While the rule as to expert testimony has been frequently stated and is well understood yet its application is sometimes difficult because of varying facts and circumstances. No such difficulty, however, arises here. The authorities agree that where the jury can form a proper conclusion after facts known only to experts have been disclosed it is the jury's province to draw the conclusion. (Dougherty v. Milliken, 163 N.Y. 527;Van Wycklen v. City of Brooklyn, 118 N.Y. 424, 429.) This latter case contains a statement of the rule quoted in many of the cases.

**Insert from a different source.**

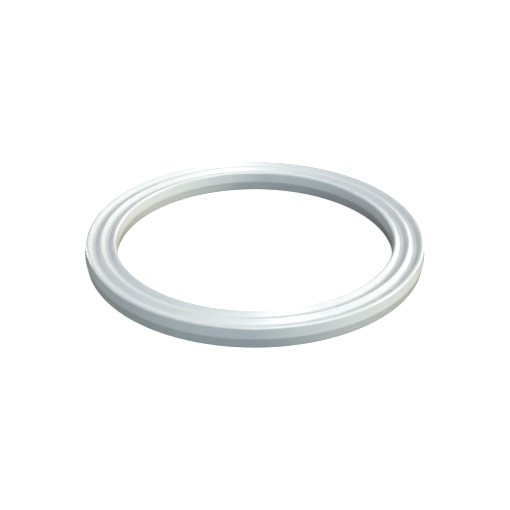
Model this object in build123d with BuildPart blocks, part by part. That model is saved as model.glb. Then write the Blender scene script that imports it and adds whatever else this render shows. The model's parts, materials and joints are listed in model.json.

"While it is no longer a valid objection to the expression of an opinion by a witness, that it is upon the precise question which the jury are to determine (Transportation Line v. Hope,95 U.S. 297; Bellinger v. N.Y.C.R.R., 23 N.Y. 42; Cornish v. Farm B.F. Ins. Co., 74 id. 295), evidence of that character is only allowed when, from the nature of the case, the facts cannot be stated or described to the jury in such a manner as to enable them to form an accurate judgment thereon, and no better evidence than such opinions is attainable. (Ferguson v.Hubbell, 97 N.Y. 507; Schwander v. Birge, 46 Hun, 66; Greenl. on Ev. vol. 1, section 440 and note.)" (See, also,McCarragher v. Rogers, 120 N.Y. 526; Schutz v. UnionRailway Company of New York City, 181 N.Y. 33; People v.Underhill, 142 N.Y. 38.)

The methods and procedure of banks in dealing with questioned money orders could have been easily explained to the jury so as to enable them to determine for themselves the question of reasonable care and diligence. Lack of suspicion cannot always be the determinative factor in paying out a depositor's money. Reasonable care might demand a suspicion where from habitual indifference none in fact existed.

What we have here stated also applies to these questions asked of the assistant paying teller: *293

"Q. Mr. Robertson, in your opinion would it excite any suspicion in the mind of an ordinarily competent test clerk that three or four withdrawals were made within one month on an account upon which there had been no previous withdrawals for some time? * * * Q. In your opinion would it excite any suspicion in the mind of an ordinarily competent test clerk that the whole of an account were withdrawn after there had been no withdrawals for some time?"

The objections to these questions should have been sustained.

As there is to be a new trial of this case it may be well to call attention to another ruling which was erroneous. The plaintiff called the paying teller of the Coal and Iron National Bank and asked him a question as an expert similar to that asked by the defendant of its experts as above given and which was equally objectionable. Being incompetent, as we have stated, the court could properly have excluded it. The ruling made, however, was as follows:

"The Court holds that the witness has qualified as an expert on handwriting, but has not qualified as an expert as to the degree of care that should be exercised by a teller in a savings bank."

If this meant that officials from banks of deposit qualified as experts could not give the usual and customary methods used in such banks for comparing signatures or detecting forgeries we think this a too narrow limitation. The custom which is followed in all the banks in the city of New York — deposit or savings — could properly be shown in order to determine the care used in this instance.

It follows from what is here stated that the judgment appealed from must be reversed and a new trial granted.

HISCOCK, Ch. J., CHASE, COLLIN, CUDDEBACK and HOGAN, JJ., concur; McLAUGHLIN, J., not sitting.